«El primer día de la semana, María Magdalena fue al sepulcro al amanecer, cuando aún estaba oscuro, y vio la losa quitada del sepulcro. Echó a correr y fue donde estaba Simón Pedro y el otro discípulo, a quien tanto quería Jesús, y les dijo: “Se han llevado del sepulcro al Señor y no sabemos dónde lo han puesto”. Salieron Pedro y el otro discípulo camino del sepulcro. Los dos corrían juntos, pero el otro discípulo corría más que Pedro; se adelantó y llegó primero al sepulcro; y, asomándose, vio las vendas en el suelo; pero no entró. Llegó también Simón Pedro detrás de él y entró en el sepulcro: vio las vendas en el suelo y el sudario con que le hablan cubierto la cabeza, no por el suelo con las vendas, sino enrollado en un sitio aparte. Entonces entró también el otro discípulo, el que había llegado primero al sepulcro; vio y creyó. Pues hasta entonces no habían entendido la Escritura: que él había de resucitar de entre los muertos». (Jn 20,1-9)
La luz encendida en la noche oscura ha resistido el vendaval de todas las tormentas y huracanes de la vida. Y, definitivamente, podemos albergar la esperanza de atravesar toda intemperie con la lámpara luminosa, porque la soledad y el vértigo frente al abismo y la muerte han sido vencidos.
Es muy significativo el dato señalado en todos los Evangelios: “La piedra estaba corrida”. ¡Cuántas veces anticipamos un obstáculo, que después no existe! ¡Cuántas veces nuestro comportamiento está condicionado por hipótesis, que después no suceden! El hecho de estar removida la piedra del sepulcro nos debe dar siempre esperanza. La noticia de la resurrección de Cristo ilumina el tránsito de toda existencia y es la razón por la que se remueve todo obstáculo.
Observamos que el acontecimiento está fechado el primer día de la semana, al amanecer, y se describe su localización, el lugar donde sepultaron a Jesús. Estos parámetros nos invitan a introducirnos en la escena, no como espectadores sino como protagonistas. Por este día, si asumimos el papel que nos corresponde, nuestra existencia adquiere motivos permanentes para avanzar por el sendero de la vida con esperanza.
El dolor, la cruz, la prueba, incluso la muerte, reciben en la mañana de Pascua el resplandor de su transformación en semilla de gloria.

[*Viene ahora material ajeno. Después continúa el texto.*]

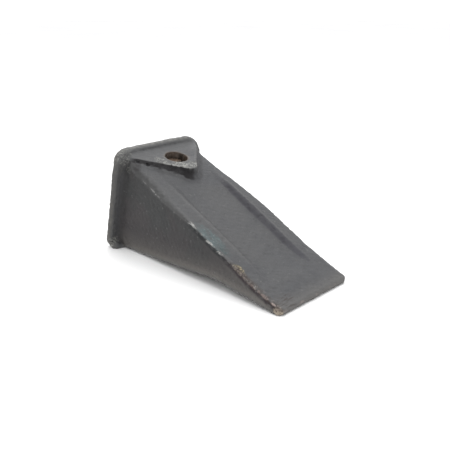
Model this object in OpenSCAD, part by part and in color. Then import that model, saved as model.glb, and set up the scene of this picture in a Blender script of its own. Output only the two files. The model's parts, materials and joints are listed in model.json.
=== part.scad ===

Ante el acontecimiento de Jesucristo resucitado, el creyente enciende la lámpara interior que le permite trocar la humillación en humildad; la debilidad, en fortaleza; la ultimidad, en primacía; el llanto, en alegría; la pérdida, en ganancia; la muerte, en vida.
Quienes gozan del don de la fe, por la resurrección de Cristo, consolidan su esperanza, y en el sabor amargo de todas las pruebas pregustan el anticipo de la dulzura divina.
La Pascua nos permite aceptar nuestro límite, porque en él se nos dejará sentir la mano tendida de quien resucitó a Jesús de entre los muertos. La miseria será ocasión de misericordia; la humillación, de exaltación; la impotencia nos hará conscientes del don.
Desde la resurrección de Cristo, la vida del creyente, asociada a la mortalidad de Jesús, se convierte en profecía de su misma Pascua. Por la fe se nos regala el don de volverlo todo en motivo de esperanza y de agradecimiento.
Santa Teresa de Jesús
Con Santa Teresa te deseo que goces de la certeza de Cristo resucitado: “Después que vi la gran hermosura del Señor, no veía a nadie que en su comparación me pareciese bien ni me ocupase; que, con poner un poco los ojos de la consideración en la imagen que tengo en mi alma, he quedado con tanta libertad en esto, que después acá todo lo que veo me parece hace asco en comparación de las excelencias y gracias que en este Señor veía” (Vida 37, 4). ¡Feliz Pascua florida!